If you don’t believe in God, you might want to move to the Pacific Northwest.

Portland, Ore., San Francisco, Calif. and Seattle, Wash. are tied on a 2015 list of metropolitan areas with the most religiously unaffiliated residents (37%), according to the nonpartisan and nonprofit Public Religion Research Institute’s American Values Atlas, a survey of 50,000 people. Seattle and San Francisco have more religiously unaffiliated people than the previous year (33%), while Portland has less religiously unaffiliated residents than 2014 (42%). Las Vegas and Denver were next on the list with 29%.

On the other end of the spectrum, Charlotte, N.C. was the metropolitan area with the fewest people without any religious affiliation (16% in 2015 versus 17% the previous year), followed by Dallas, Texas and Milwaukee, Wisc. (17% in 2015) and Houston (18%) and Kansas City (19%).

Some important caveats: The AVA survey didn’t specify that a certain percentage of these metro areas were atheists. While many people who don’t believe in God may not attend religious services, there are (of course) faith traditions such as Unitarian Universalism that welcome and include humanists and atheists; many people who might not believe in God may just as likely go to church for spiritual reasons too, or merely because they like it.

Why the regional differences? “Portland is quirky and different, and very attractive to people who may not feel comfortable in other social environments, particularly with a stigma against those who are atheists,” says Daniel Cox, research director at the Public Religion Research Institute. In fact, “The Big Sort,” a 2008 book by Bill Bishop, documented the “clustering” of like-minded Americans around politics and culture. While 93% of people said they would vote for a Catholic for president and only 6% say they would not, 58% said they would vote for an atheist while 40% said they would not, a nationwide 2015 Gallup survey found.

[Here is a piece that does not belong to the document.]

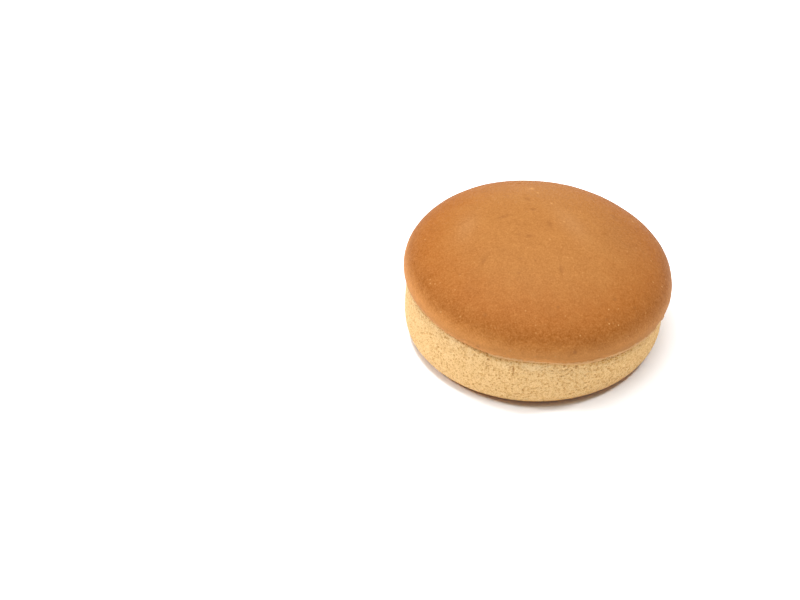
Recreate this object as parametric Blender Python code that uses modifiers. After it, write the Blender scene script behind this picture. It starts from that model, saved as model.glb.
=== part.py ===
"""A plain hamburger bun: a domed crown resting on a round heel.

Both halves are turned shapes about Z, in metres, +Z up. One slightly oblique slice parted them,
so the heel is a shallow wedge, higher at -X, and the crown leans with it. The crown is the wider
of the two and its rim overhangs the heel. The origin is the centre of the heel's flat base.
"""

import math

import bpy
import numpy as np

# The slice
SLICE_TILT = math.radians(4.35)      # falls towards +X
SLICE_GAP = 0.0005                   # between the two cut faces, measured upright

# The heel, the lower half
HEEL_BASE_RADIUS = 0.0448            # flat that it stands on
HEEL_RADIUS = 0.0517                 # widest, at the belly of its side
HEEL_BELLY_HEIGHT = 0.0084
HEEL_TOP_RADIUS = 0.0500             # where the side meets the cut
HEEL_HEIGHT = 0.0237                 # at the axis
HEEL_EDGE_ROUND = 0.0008             # softened edge of the cut

# The crown, the upper half, measured from its own cut face
CROWN_RADIUS = 0.0540                # widest, just above the rim
CROWN_WIDEST_HEIGHT = 0.0031
CROWN_RIM_INSET = 0.00135            # how far the side turns in again below the widest line
CROWN_HEIGHT = 0.0247
CROWN_FULLNESS = 2.127               # 2 is half an ellipse, more is a fuller dome
CROWN_OFFSET_X = 0.00105             # the crown sits a little off the heel's axis

# Uneven places, each (angle about Z in degrees, half width in degrees, amount)
CROWN_RIM_LIFTS = (                  # the rim rises, or dips where the amount is negative
    (-91.0, 11.0, 0.00090),
    (-72.0, 8.0, -0.00050),
    (-20.0, 14.0, 0.00035),
    (48.0, 16.0, -0.00040),
    (104.0, 13.0, 0.00050),
    (165.0, 18.0, -0.00035),
)
HEEL_EDGE_SWELLS = (                 # the heel's side swells out under the rim
    (-98.0, 16.0, 0.00150),
    (-55.0, 20.0, 0.00180),
    (-17.0, 10.0, -0.00080),
    (40.0, 20.0, 0.00070),
    (118.0, 15.0, 0.00090),
)

# How finely the shapes are cut
TURN_STEPS = 72
DOME_RINGS = 18
RIM_RINGS = 3
SIDE_RINGS = 7
EDGE_RINGS = 2
MERGE = 0.00001

# Finishes: sRGB colour, roughness
CRUST_FINISH = ((0.80, 0.53, 0.29), 0.62)
HEEL_FINISH = ((0.90, 0.75, 0.52), 0.80)


def remove_everything():
    """Leave an empty scene, so that the script gives the same result wherever it runs."""
    for item in list(bpy.data.objects):
        bpy.data.objects.remove(item, do_unlink=True)


def linear(channel):
    """An sRGB channel as the linear value that a shader takes."""
    if channel <= 0.04045:
        return channel / 12.92
    return ((channel + 0.055) / 1.055) ** 2.4


def finish(name, srgb, roughness):
    """A matt baked surface."""
    material = bpy.data.materials.new(name)
    material.use_nodes = True
    shader = material.node_tree.nodes["Principled BSDF"]
    colour = (*(linear(channel) for channel in srgb), 1.0)
    shader.inputs["Base Color"].default_value = colour
    shader.inputs["Roughness"].default_value = roughness
    shader.inputs["Metallic"].default_value = 0.0
    material.diffuse_color = colour
    return material


def quarter(rings):
    """Angles from 0 to a quarter turn, both ends included."""
    return [0.5 * math.pi * step / rings for step in range(rings + 1)]


def crown_profile():
    """(radius, height) from the top pole over the dome and the rim to the centre of the cut."""
    rise = CROWN_HEIGHT - CROWN_WIDEST_HEIGHT
    dome = []
    for angle in quarter(DOME_RINGS):
        up = math.cos(angle)
        radius = CROWN_RADIUS * math.sqrt(max(0.0, 1.0 - up ** CROWN_FULLNESS))
        dome.append((radius, CROWN_WIDEST_HEIGHT + rise * up))
    rim = []
    for ring in range(1, RIM_RINGS + 1):
        down = ring / RIM_RINGS
        radius = CROWN_RADIUS - CROWN_RIM_INSET * down ** 2
        rim.append((radius, CROWN_WIDEST_HEIGHT * (1.0 - down)))
    return dome + rim + [(HEEL_TOP_RADIUS, 0.0), (0.0, 0.0)]


def heel_profile():
    """(radius, height) from the centre of the cut over the belly to the centre of the base."""
    edge_radius = HEEL_TOP_RADIUS - HEEL_EDGE_ROUND
    edge_height = HEEL_HEIGHT - HEEL_EDGE_ROUND
    edge = [(edge_radius + HEEL_EDGE_ROUND * math.sin(angle),
             edge_height + HEEL_EDGE_ROUND * math.cos(angle)) for angle in quarter(EDGE_RINGS)]
    upper = [(HEEL_TOP_RADIUS + (HEEL_RADIUS - HEEL_TOP_RADIUS) * math.sin(angle),
              HEEL_BELLY_HEIGHT + (edge_height - HEEL_BELLY_HEIGHT) * math.cos(angle))
             for angle in quarter(SIDE_RINGS)]
    lower = [(HEEL_BASE_RADIUS + (HEEL_RADIUS - HEEL_BASE_RADIUS) * math.cos(angle),
              HEEL_BELLY_HEIGHT * (1.0 - math.sin(angle))) for angle in quarter(SIDE_RINGS)]
    return [(0.0, HEEL_HEIGHT)] + edge + upper[1:] + lower[1:] + [(0.0, 0.0)]


def turned(name, profile, material, collection):
    """Spin a profile, given from its top pole down its outer side, into a closed body."""
    mesh = bpy.data.meshes.new(name)
    links = [(point, point + 1) for point in range(len(profile) - 1)]
    mesh.from_pydata([(radius, 0.0, height) for radius, height in profile], links, [])
    mesh.materials.append(material)
    body = bpy.data.objects.new(name, mesh)
    collection.objects.link(body)
    screw = body.modifiers.new("Turn", "SCREW")
    screw.steps = TURN_STEPS
    screw.render_steps = TURN_STEPS
    screw.use_merge_vertices = True
    screw.merge_threshold = MERGE
    return body


def reshape(body, move):
    """Settle the turned mesh and pass its points, one row each, through a move function."""
    settled = body.evaluated_get(bpy.context.evaluated_depsgraph_get())
    mesh = bpy.data.meshes.new_from_object(settled)
    mesh.name = body.name
    body.modifiers.clear()
    body.data = mesh
    points = np.empty(3 * len(mesh.vertices))
    mesh.vertices.foreach_get("co", points)
    mesh.vertices.foreach_set("co", move(points.reshape(-1, 3)).ravel())
    mesh.shade_smooth()
    mesh.set_sharp_from_angle(angle=math.radians(50.0))
    mesh.update()


def uneven(angle, places):
    """Sum of soft bumps round the axis, each a Gaussian of the angle from its centre."""
    total = np.zeros_like(angle)
    for centre, half_width, amount in places:
        away = angle - math.radians(centre)
        away = np.arctan2(np.sin(away), np.cos(away))
        total += amount * np.exp(-(away / math.radians(half_width)) ** 2)
    return total


def wave_rim(points):
    """Lift and dip the crown's rim, fading out up its side and in towards the heel's edge."""
    radius = np.hypot(points[:, 0], points[:, 1])
    angle = np.arctan2(points[:, 1], points[:, 0])
    outward = (radius - HEEL_TOP_RADIUS) / (CROWN_RADIUS - CROWN_RIM_INSET - HEEL_TOP_RADIUS)
    upward = points[:, 2] / CROWN_WIDEST_HEIGHT
    share = np.clip(outward, 0.0, 1.0) * np.clip(1.0 - 0.5 * upward, 0.0, 1.0)
    points[:, 2] += share * uneven(angle, CROWN_RIM_LIFTS)
    return points


def slice_heel(points):
    """Shear the heel above its belly into a wedge, and swell its side under the rim."""
    radius = np.hypot(points[:, 0], points[:, 1])
    angle = np.arctan2(points[:, 1], points[:, 0])
    share = np.clip((points[:, 2] - HEEL_BELLY_HEIGHT) / (HEEL_HEIGHT - HEEL_BELLY_HEIGHT), 0.0, 1.0)
    side = np.clip(radius / HEEL_TOP_RADIUS, 0.0, 1.0) ** 8
    stretch = 1.0 + share * side * uneven(angle, HEEL_EDGE_SWELLS) / HEEL_TOP_RADIUS
    points[:, 0] *= stretch
    points[:, 1] *= stretch
    points[:, 2] -= share * points[:, 0] * math.tan(SLICE_TILT)
    return points


def build():
    """Make both halves and set the crown on the heel."""
    remove_everything()
    bun = bpy.data.collections.new("hamburger_bun")
    bpy.context.scene.collection.children.link(bun)

    heel = turned("bun_heel", heel_profile(), finish("heel_side", *HEEL_FINISH), bun)
    reshape(heel, slice_heel)

    crown = turned("bun_crown", crown_profile(), finish("crown_crust", *CRUST_FINISH), bun)
    reshape(crown, wave_rim)
    cut_height = HEEL_HEIGHT - CROWN_OFFSET_X * math.tan(SLICE_TILT)
    crown.location = (CROWN_OFFSET_X, 0.0, cut_height + SLICE_GAP)
    crown.rotation_euler = (0.0, SLICE_TILT, 0.0)


build()
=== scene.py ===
"""The looks of a plain hamburger bun: a browned domed crown resting on a pale porous heel.

Both halves are closed surfaces worked out on a grid of two parameters, the way down a turned
profile and the way round it. They follow the solids' own form, with the grain, pores and dents of
the crust carved into it, and each has a matt baked finish. Units are metres, +Z is up.
"""

import logging
import math
from dataclasses import dataclass, field
from enum import Enum
from typing import NamedTuple

import bpy
import numpy as np
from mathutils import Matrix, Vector


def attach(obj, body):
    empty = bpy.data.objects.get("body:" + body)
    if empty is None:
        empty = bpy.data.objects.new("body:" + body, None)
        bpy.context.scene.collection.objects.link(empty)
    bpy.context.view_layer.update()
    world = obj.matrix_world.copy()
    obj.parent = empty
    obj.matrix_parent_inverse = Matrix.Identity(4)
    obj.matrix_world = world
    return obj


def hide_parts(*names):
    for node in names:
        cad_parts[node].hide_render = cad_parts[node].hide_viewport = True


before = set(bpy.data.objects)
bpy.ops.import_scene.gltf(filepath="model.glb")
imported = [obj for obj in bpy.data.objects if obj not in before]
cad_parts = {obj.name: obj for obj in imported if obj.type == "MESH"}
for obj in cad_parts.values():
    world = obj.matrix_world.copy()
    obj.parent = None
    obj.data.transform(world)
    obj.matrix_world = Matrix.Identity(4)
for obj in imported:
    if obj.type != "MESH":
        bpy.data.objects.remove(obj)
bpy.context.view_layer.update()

MM = 0.001
log = logging.getLogger("bun")

Span = tuple[float, float]
Step = tuple[float, float, float]
Colour = tuple[float, float, float, float]
Paint = Colour | bpy.types.NodeSocket       # one colour, or one that varies over a surface


# ---------------------------------------------------------------- kinds of place and pattern

class Swell(NamedTuple):
    """A soft swell round the axis; what its amount means is said where it is used."""

    centre: float       # angle about Z in degrees
    half_width: float   # degrees
    amount: float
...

“The strong religious culture in the South reflects a variety of factors, including history, cultural norms and the fact that these states have high Protestant and black populations — both of which are above average in their self-reported religious service attendance,” according to a separate Gallup survey of over 177,030 U.S. adults last year on church attendance. And 10 of the 12 states with the highest self-reported religious-service attendance are in the South, along with Utah and Oklahoma. (Utah ranked as No. 1 because of the 59% Mormon population there, and Mormons have the highest religious attendance of any major religious group in the U.S.)

This was not the case in the Pacific Northwest. A 2004 book, “Religion and Public Life in the Pacific Northwest: The None Zone,” found that there was no influx of one major denomination there, so religious groups, spiritual environmentalists, and secularists “must vie or sometimes must cooperate” with each other to address the region’s pressing economic, environmental and social issues. “A clearly recognizable religious reference group functions as a social mirror, alongside or against which an individual can define himself or herself. The Pacific Northwest has neither,” the writers concluded, adding, “Most people who come into the region do not come seeking to replicate what they left behind.”

Overall, one-fifth of the U.S. population has no religious affiliation whatsoever, studies show. Some 17% of Americans said they had no religious affiliation, according to research published last year by polling firm Gallup, up from 16% the year before and 10% a decade ago, and up from 1% in the 1950s. The Gallup polling concludes that 38% of people identify as Protestant, 0% as Christian, 23% as Catholic, 2% as Jewish and 2% as Mormon, 6% gave “other” as an answer, while another 4% gave no answer to the question.

How Americans feel about religious groups also varies, influenced in part by the religious demographics of the rest of the population, according to a 2014 survey of over 10,000 adults by Pew Research Center. On a rating from zero to 100 — where zero reflects the coldest, most negative possible rating and 100 the warmest, most positive rating — Jews received 63%, the most positive rating, followed by Catholics, at 62%, and evangelical Christians, at 61%. Buddhists received a 53% rating, while Hindus received a more neutral 50% and Mormons 48%. Atheists and Muslims received just 41% and 40%, respectively.